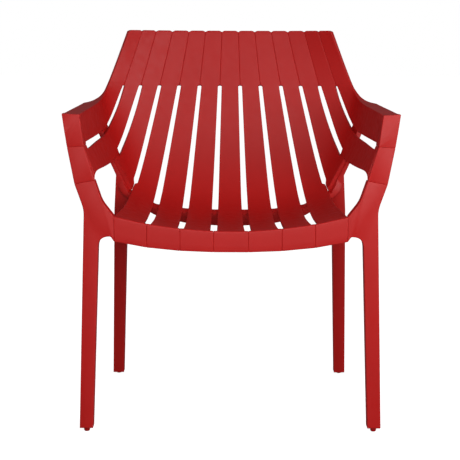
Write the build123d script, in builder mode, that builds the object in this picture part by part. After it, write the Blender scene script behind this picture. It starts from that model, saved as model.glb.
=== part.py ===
# Slatted plastic armchair: thirteen fanned slats, two front and two rear legs,
# a rear rib and a front rail under the seat, and four push-in foot glides.
# The sitter faces -Y, +X is the right-hand side seen from in front, Z is up.
import os
from math import exp, log

from build123d import *

os.makedirs("parts", exist_ok=True)

# ---- driving dimensions, mm ----
overall_depth = 548
back_height = 795  # top edge above the floor
seat_depth = 443  # front face to the seat's rear corner, at the middle
seat_height = 403  # front edge of the seat, at the middle
arm_height = 629  # inner top edge of an arm
arm_slot_height = 568  # seam between the two slats of an arm
opening_height = 519.5  # lower edge of the arm, over the side opening
arm_seam_height = 502  # where the arm's front face meets the leg
arm_half_gap = 292  # middle of the chair to the inside of an arm, at its top
seat_slat_pitch = 65
back_slat_pitch = 37.6
slat_thickness = 8
edge_bead = 1  # how far the free edge of the outer slats stands out behind
slot_width_back = [8.2, 8.2, 8.2, 8.2, 8.2, 5]  # at each seam, where the slots end up the back
slot_width_seat = [13.2, 13.2, 13.2, 13.2, 17, 11]  # the same along the seat and the arm
slot_top_height = back_height - 124
seat_slot_end = 16  # from the front face to the front end of a seat slot
arm_slot_end = 42  # the same for the slot along an arm
arm_end_depths = [18, 28]  # sections between an arm's front face and that slot
frame_width = 34  # width of the arms' front faces and tops
front_plate = 10  # thickness of the front faces, front to back
band_height = 41.5  # turned-down front of the seat, at the middle
band_growth = 2.5  # how much more that is at each seam outwards
lip_radius = 4
seam_groove = 0.8
foot_gap = 9  # front leg's end above the floor
rear_foot_gap = 4

# seams from the middle outwards: four along the seat, then the side opening's
# upper edge, the arm slot and the arm's top edge
seat_rise_front = [0, 5, 14, 28.5]
seat_rise_rear = [0, 2, 13, 51]
seat_spread_front = [1.5, 1.9, 1.6, 0]  # how far the seams lie outside the even pitch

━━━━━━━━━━

[TASK TO CARRY OUT]:
Extract, word for word, each line of the listing above.

[FULL ANSWER]:
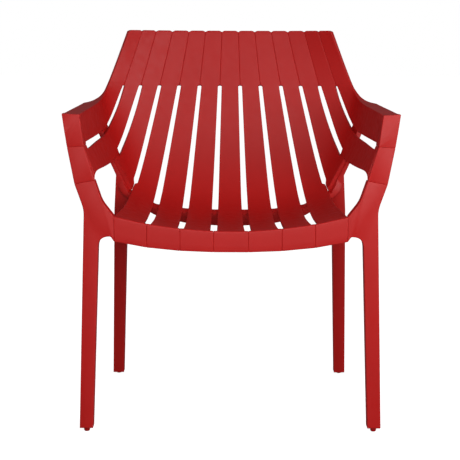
Write the build123d script, in builder mode, that builds the object in this picture part by part. After it, write the Blender scene script behind this picture. It starts from that model, saved as model.glb.
=== part.py ===
# Slatted plastic armchair: thirteen fanned slats, two front and two rear legs,
# a rear rib and a front rail under the seat, and four push-in foot glides.
# The sitter faces -Y, +X is the right-hand side seen from in front, Z is up.
import os
from math import exp, log

from build123d import *

os.makedirs("parts", exist_ok=True)

# ---- driving dimensions, mm ----
overall_depth = 548
back_height = 795  # top edge above the floor
seat_depth = 443  # front face to the seat's rear corner, at the middle
seat_height = 403  # front edge of the seat, at the middle
arm_height = 629  # inner top edge of an arm
arm_slot_height = 568  # seam between the two slats of an arm
opening_height = 519.5  # lower edge of the arm, over the side opening
arm_seam_height = 502  # where the arm's front face meets the leg
arm_half_gap = 292  # middle of the chair to the inside of an arm, at its top
seat_slat_pitch = 65
back_slat_pitch = 37.6
slat_thickness = 8
edge_bead = 1  # how far the free edge of the outer slats stands out behind
slot_width_back = [8.2, 8.2, 8.2, 8.2, 8.2, 5]  # at each seam, where the slots end up the back
slot_width_seat = [13.2, 13.2, 13.2, 13.2, 17, 11]  # the same along the seat and the arm
slot_top_height = back_height - 124
seat_slot_end = 16  # from the front face to the front end of a seat slot
arm_slot_end = 42  # the same for the slot along an arm
arm_end_depths = [18, 28]  # sections between an arm's front face and that slot
frame_width = 34  # width of the arms' front faces and tops
front_plate = 10  # thickness of the front faces, front to back
band_height = 41.5  # turned-down front of the seat, at the middle
band_growth = 2.5  # how much more that is at each seam outwards
lip_radius = 4
seam_groove = 0.8
foot_gap = 9  # front leg's end above the floor
rear_foot_gap = 4

# seams from the middle outwards: four along the seat, then the side opening's
# upper edge, the arm slot and the arm's top edge
seat_rise_front = [0, 5, 14, 28.5]
seat_rise_rear = [0, 2, 13, 51]
seat_spread_front = [1.5, 1.9, 1.6, 0]  # how far the seams lie outside the even pitch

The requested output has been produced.